Windows 7 Disk Test Results

I started this article with my standard test system, which has been running Windows 7 since it launched last October. It's the 64-bit version because there's no reason for most users to continue the 32-bit legacy. It's the Ultimate version because that's what Microsoft was giving away at their media events. I don't really need the additional features of the Ultimate package, and all my other PCs in the house run Windows 7 Home Premium. I wasn't expecting any issues or problems; it's been a very stable platform for over six months now, and all I would be doing is transferring a few files back and forth to another device on the network. Boy was I wrong!

Everything worked alright; in fact it worked too well. When I compared the results I was getting with the results for other NAS devices reviewed here on Benchmark Reviews, I was stunned. I was getting read and write results 50-60% better than comparable units, that were tested quite recently with similar hardware. I retested, and then I tried to equalize things a bit by turning off some new features, like Remote Differential Compression. No matter how I tried to cripple Win7, it always produced significantly faster file transfers than previous tests with Windows XP.

At this point, I popped a new hard drive into the test bench system, did a fresh install of XP and then Service pack 3. Then I downloaded fresh drivers for the onboard NIC and started retesting. Well, that fixed it, so to speak...now the results were very much in line with prior tests. These are the numbers I reported above, where I compared the TS-259 with the other NAS servers. In those charts we are comparing apples-to-apples; in this section of the review let's look at the performance differences between Windows XP and Windows 7 on a single NAS server, as they are significant.

QNAP_TS-259-Pro_NAS_Bandwidth_Test_VPvWin7_Read_Basic.jpg

Looking at read tests, where we read a file from the NAS and copy it to a HDD on the test system, Win7 consistently trounces Windows XP. On average, the results are 53% quicker with Win7, and are pretty much the same whether copying a 1GB file or a 10GB file. Looking at these results, you can see why I was nonplussed at first when I started running the tests. The numbers are not even close, and the individual tests were very steady from run to run. I can't say I'm unhappy with the change in performance; who wouldn't like a 50% speed increase, especially on a task that generally takes several minutes to complete. Let's take a look at write performance.
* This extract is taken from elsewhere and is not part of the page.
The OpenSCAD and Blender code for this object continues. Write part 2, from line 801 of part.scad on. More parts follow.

QNAP_TS-259-Pro_NAS_Bandwidth_Test_VPvWin7_Write_Basic.jpg

The write tests, where I copied a file from the test system to the NAS, offer a very similar picture. Indeed, the average performance increase for Win7 is 53% again. In this case, the Jumbo Frame benefits with Win7 were more apparent, and helped pull the numbers up. Without Jumbo Frames, with an MTU of 1500, Win7 was only 45% faster than XP. With Jumbo Frames enabled, the performance increase jumps up to 60%. Anyone doing backups to a NAS device is going to be very pleased with this kind of improvement. Think about how long a nightly backup takes now, and knock off a third of that time. Same thing if you do full backups every week or every month; you can get it done in two thirds the time it takes now.
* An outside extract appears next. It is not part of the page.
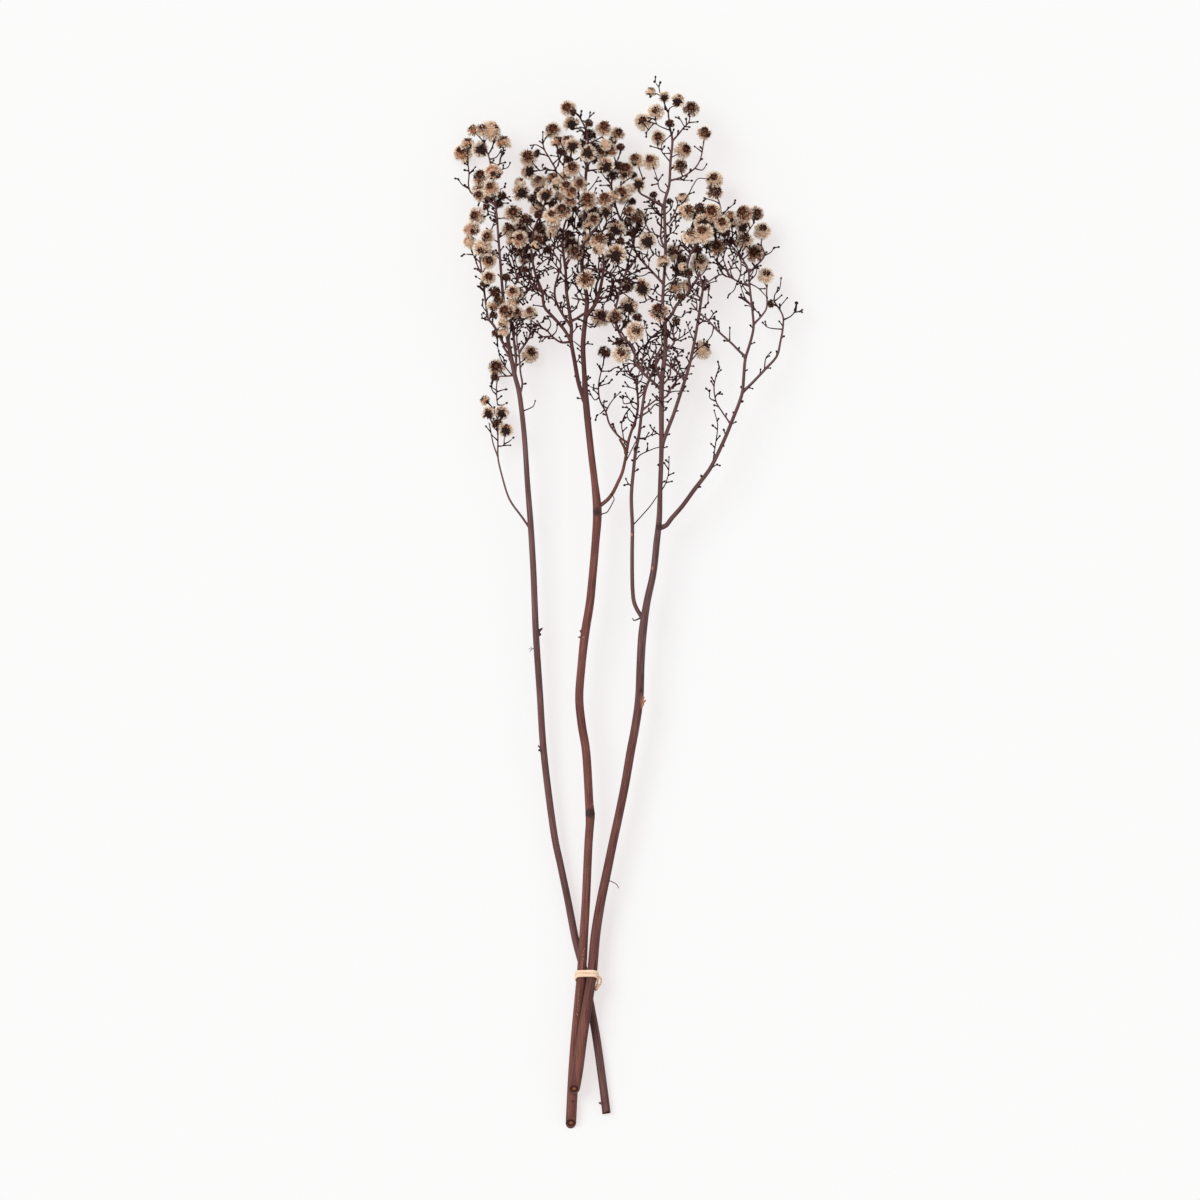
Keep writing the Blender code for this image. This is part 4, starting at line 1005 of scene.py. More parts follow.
for plan in [
    [(-54, 224), (-56.3, 227.2)], [(-55, 222.7), (-56.8, 223.5)],
    [(-58.5, 217.5), (-55, 218.5), (-51.5, 218.5)], [(-54.5, 218), (-53.5, 215.3)],
    [(-42, 236), (-43.5, 240), (-41.5, 242)], [(-39.5, 240), (-35, 243), (-33.5, 246)],
    [(-32, 240), (-31.3, 244.5), (-33.8, 247)], [(-36, 254), (-33.5, 252.5)],
    [(-37, 213), (-34.5, 216), (-33.8, 217.5)],
    [(-25, 288), (-27, 291), (-28.5, 294), (-31.5, 291.5), (-35.5, 291.3)],
    [(-26.5, 245), (-29.5, 248), (-30, 252)], [(-26.3, 250), (-30.5, 254), (-32.5, 258.5)],
    [(-26, 262), (-29, 266), (-30.5, 270.5)], [(-20, 244), (-16, 243), (-13, 245.5)],
    [(-14.5, 228), (-18, 232.5), (-19.5, 237)], [(-14, 224), (-10.5, 229), (-10, 234.5)],
    [(-13, 222), (-17, 226.5)], [(-8, 231), (-11.5, 236), (-12, 241)],
    [(-5, 237), (-8.5, 242), (-8.5, 247)], [(-3, 245), (-7, 249.5), (-9.5, 254)],
    [(-3, 252), (0.5, 256), (1.5, 261)], [(-6.5, 262), (-11, 266), (-15, 271)],
    [(-8, 268), (-4, 272), (-2.5, 277)], [(-9, 276.5), (-13, 280), (-15.5, 284)],
    [(-25.8, 262), (-21.5, 267), (-19, 272.5)], [(-25.8, 270), (-21, 274.5), (-17.5, 280)],
    [(-25.5, 278), (-29.5, 282), (-31, 287)], [(-25, 290), (-20.5, 291.5), (-17, 290)],
    [(-24.5, 296), (-28.5, 300), (-29, 305)], [(-24.5, 299), (-20.5, 302)],
    [(8, 131), (3.5, 134), (0.5, 138.5)], [(8.5, 134), (12, 138), (13, 143)],
    [(7.5, 144), (11, 147.5), (12, 152.5)], [(5, 149), (1.5, 151.5), (-0.5, 155.5)],
    [(2.5, 128), (-0.5, 131.5), (-1, 136)], [(4, 113), (7, 117), (7.5, 121.5)],
    [(6, 118), (2.5, 121), (1.5, 125)], [(-40, 285), (-36.5, 289), (-35.5, 294)],
    [(-40, 278), (-43.5, 282), (-46, 284.5)], [(-39, 272), (-35, 276), (-33, 280)],
    [(-50, 262), (-54, 266), (-56, 271)], [(-49, 268), (-53, 272.5)],
    [(-55, 257), (-59.5, 260.5), (-62, 265)], [(-60, 243), (-64, 247.5), (-64.5, 252)],
    [(-59, 247), (-55.5, 251.5)], [(-61.2, 236), (-64.5, 239.5)],
    [(-24, 196), (-20.5, 199), (-17.5, 204.5)], [(-27.5, 214), (-31, 217.5), (-32, 222)],
    [(-28, 220), (-24.5, 224), (-23, 229)], [(-27.8, 227), (-31.5, 231), (-31.5, 236)],
    [(-9, 200), (-7, 198), (-6.5, 195.8)], [(-17.5, 199), (-15.3, 202), (-12.3, 205.8)],
    [(-8.8, 202.3), (-9.2, 205.8)], [(-6, 202.4), (-6.8, 206)], [(-4, 202.5), (-2, 206), (-1, 207.5)],
    [(-27, 203), (-29.6, 204.2), (-32, 208.2), (-35, 212.3)], [(-30, 205), (-32.3, 202.3)],
    [(-30.5, 206), (-31.5, 210.5)], [(-32, 208), (-33.3, 213.5)],
    [(-27, 234), (-24.4, 229), (-24.1, 223.5)], [(-27.5, 223), (-31, 226), (-33, 231)],
    [(7, 122.5), (4, 126.7), (1.3, 129.3)], [(8, 127), (5.2, 129.5), (3.8, 132.6)],
    [(2.7, 127), (0, 123.8), (-0.6, 120.5)], [(-6, 112), (-6.6, 115), (-7.6, 118)],
    [(-62, 206.4), (-66, 209), (-66.5, 213.5)], [(-61.5, 210.5), (-64.5, 211), (-65.5, 213)],
    [(-61, 210), (-62, 208.5)], [(-60.5, 212.5), (-63.5, 214)], [(-58, 212), (-60, 210)],
    [(-56.5, 177), (-55, 175)], [(-57.5, 177.5), (-57, 180.2)], [(-59, 178.3), (-60.5, 176.5)],
    [(-59.5, 184.2), (-58.5, 181.5)],
    [(-17.9, 58), (-14, 59), (-11.5, 60), (-8, 66), (-7, 68.5), (-8.5, 71.5)], [(-27.3, 165), (-31, 167.5)],
    [(-28.5, 168), (-32, 171), (-35, 173)], [(-48, 175.5), (-45, 179), (-44.5, 183)],
    [(-48.5, 175.3), (-54, 175), (-56, 172)], [(-51, 179), (-49, 182), (-49, 185), (-51, 188.5)],
    [(-53.5, 195), (-60, 196)], [(-53.3, 299), (-58, 302), (-62, 301.7)], [(-54.5, 302), (-54, 310.5)],
    [(-54.5, 303), (-56, 304.3)], [(-44.5, 285.5), (-54, 286.5), (-54, 288.5)], [(-50, 286), (-52, 283.5)],
    [(-46.5, 290.5), (-43.5, 293.5), (-48.5, 294.8)], [(-43.5, 293), (-41, 289)], [(-40, 297), (-43, 304)],
    [(-41, 295), (-44, 297.5)], [(-28, 316), (-25, 317), (-23.5, 319), (-22.8, 322.5)],
    [(-30, 320), (-28.5, 323.3)], [(-27, 313), (-30, 313), (-26, 309)], [(-15, 306.5), (-11.5, 303)],
    [(-24, 299.5), (-29, 298.5)], [(-26, 295.5), (-33, 291.5), (-36, 292)],
    [(-8, 273), (-8.5, 285), (-4.5, 292), (-3, 296)], [(-9, 275), (-11, 275), (-16, 275)],
    [(-12.5, 126), (-10, 131), (-7, 135), (-3, 139)], [(-12.5, 129), (-15.5, 131.5), (-12, 133)],
    [(-17, 143.5), (-10.5, 145)], [(-17, 143.5), (-12, 149.5)], [(-17, 141.7), (-21, 142), (-24, 143.5)],
    [(-17, 136), (-20, 134), (-23.5, 140)], [(-15, 152), (-18, 157.5)], [(-15, 152), (-10.5, 153)],
    [(0, 94), (1, 94), (4.5, 101), (8, 108)], [(8, 138), (7, 141), (-1, 143)],
    [(7, 143), (6, 147), (-1, 150.5)], [(0.8, 104), (0, 105), (-1.5, 113), (-2, 118), (0, 124), (3, 128)],
    [(-1.5, 113), (1, 115.5)], [(-10, 118), (-8, 118)], [(-13, 127), (-16, 125), (-18, 124)],
]:
    centre.twig(plan)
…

Most likely, you will be copying thousands of smaller files rather than one or two large ones, which will slow things down. So you won't achieve the same transfer rates as we did, but the improvements should be similar when you upgrade to Windows 7. For most users this is not enough justification for upgrading their operating system, but its one heck of a perk if you were going to do it anyway.



 

Comments 

 
# Test with bonding gbit lan ?^-Super_Treje-^ 2010-05-03 23:34
No test with the network in "bonding" ?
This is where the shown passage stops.